Dietro il no e l’astensione, una percezione di insicurezza e disordine di fronte a una “invasione” che non c’è, oltre al riemergere di una certa xenofobia anche a sinistra. E i dieci milioni di sì? Un patrimonio di apertura civica

di Maurizio AMBROSINIDocente di Sociologia dei processi migratori e Sociologia urbana all’Università degli Studi di Milano

Necessari, ma marginalizzati

L’idea di diritti differenziati, di una superiorità sociale da preservare, di una cittadinanza limitata e condizionata per gli immigrati si traduce nell’idea di un’integrazione subalterna. Gli immigrati sono necessari, ma non accolti. Richiesti, ma tenuti ai margini.

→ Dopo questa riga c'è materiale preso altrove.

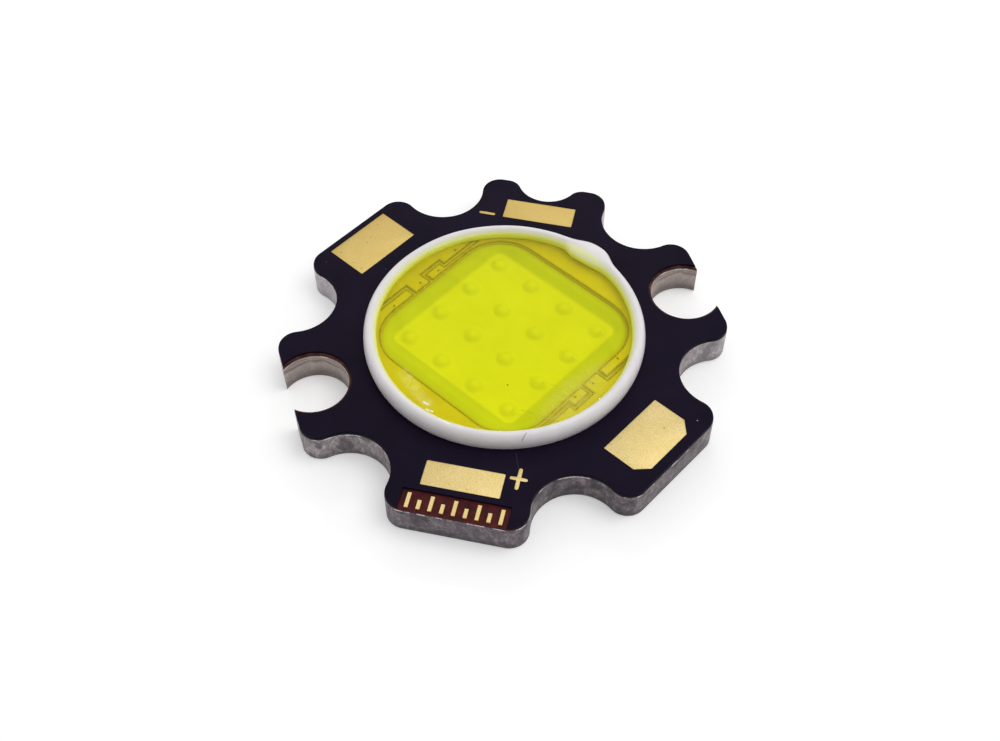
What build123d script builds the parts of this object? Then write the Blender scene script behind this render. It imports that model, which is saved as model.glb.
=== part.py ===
from build123d import *
import os
from math import cos, radians, sin, sqrt

# A chip-on-board LED on a small six-lobed metal-core board, in millimetres.
# +Z points away from the heatsink, and the origin is the centre of the board's underside.
# The lead pad of the plus side lies towards -Y, and that of the minus side towards +Y.

# Board outline: a hexagon with a round notch at each corner, an open screw slot in two opposite
# flats and one shallow notch in the far flat
lobe_count = 6
board_across_flats = 20.0
lobe_flat_length = 4.4356  # the straight edge that is left between two corner notches
corner_notch_setback = 1.547  # from the hexagon's corner in to the notch's centre
corner_lip_radius = 0.88
screw_direction = 30.0
screw_slot_setback = 1.10  # from the flat in to the screw's centre
screw_slot_radius = 1.6
edge_notch_direction = 90.0
edge_notch_outset = 0.40  # from the flat out to the notch's centre
edge_notch_radius = 1.49
edge_notch_lip_radius = 0.75

# Thickness of each layer of the board, from the underside up
core_thickness = 1.40
dielectric_thickness = 0.10
copper_thickness = 0.06
mask_over_copper = 0.04
plating_thickness = 0.02

# Reflector pocket: a square dish pressed into the core, with two of its sides towards the wide pads.
# Its corners reach out to a set distance from the middle of the dam's bead.
pocket_turn = -30.0
pocket_to_dam = 0.55
pocket_corner_radius = 2.0
pocket_slope_run = 0.95
pocket_floor_corner_radius = 0.25
pocket_depth = 0.30

# How far each layer stays back from the edges below it
mask_edge_margin = 0.03
mask_slot_margin = 0.12
copper_edge_margin = 0.20
copper_slot_margin = 0.50
copper_pocket_margin = 0.06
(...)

Il loro lavoro serve (2,4 milioni di occupati regolari, e altri ne occorrerebbero), non solo alle imprese ma anche alle famiglie: il 70% delle collaboratrici e assistenti familiari sono straniere. Ma quanto a riconoscere pari diritti, il passo è lungo, e per molti impensabile. L’integrazione subalterna fa rima con sottomissione: gli immigrati sono bene o male tollerati quando si accollano i lavori sgraditi, ma non se avanzano rivendicazioni, accedono al welfare o pretendono di avere voce nelle decisioni che riguardano anche loro.  Devono rimanere cittadini dimezzati, figli di un dio minore.

La buona notizia

In questo plumbeo post-referendum, la buona notizia è che circa dieci milioni di elettori italiani sono disposti a riconoscere un accesso più rapido alla piena cittadinanza. Questo patrimonio di apertura civica richiede di essere saldato con le forme di cittadinanza dal basso già oggi possibili: la partecipazione associativa, ancora gracile in Italia, quella sindacale, già più robusta (oltre un milione d’iscritti alle diverse sigle, e un certo numero di operatori e dirigenti, locali e nazionali), quella che si esprime nel volontariato e nelle iniziative locali di solidarietà e cura del territorio, quella religiosa ed ecclesiale, per gli immigrati cattolici. L’esito referendario ha allontanato la speranza di norme sulla cittadinanza più inclusive, ma non può cancellare l’esigenza di dare più voce e spazio agli immigrati che fanno già parte della società italiana e che contribuiranno a scriverne il futuro.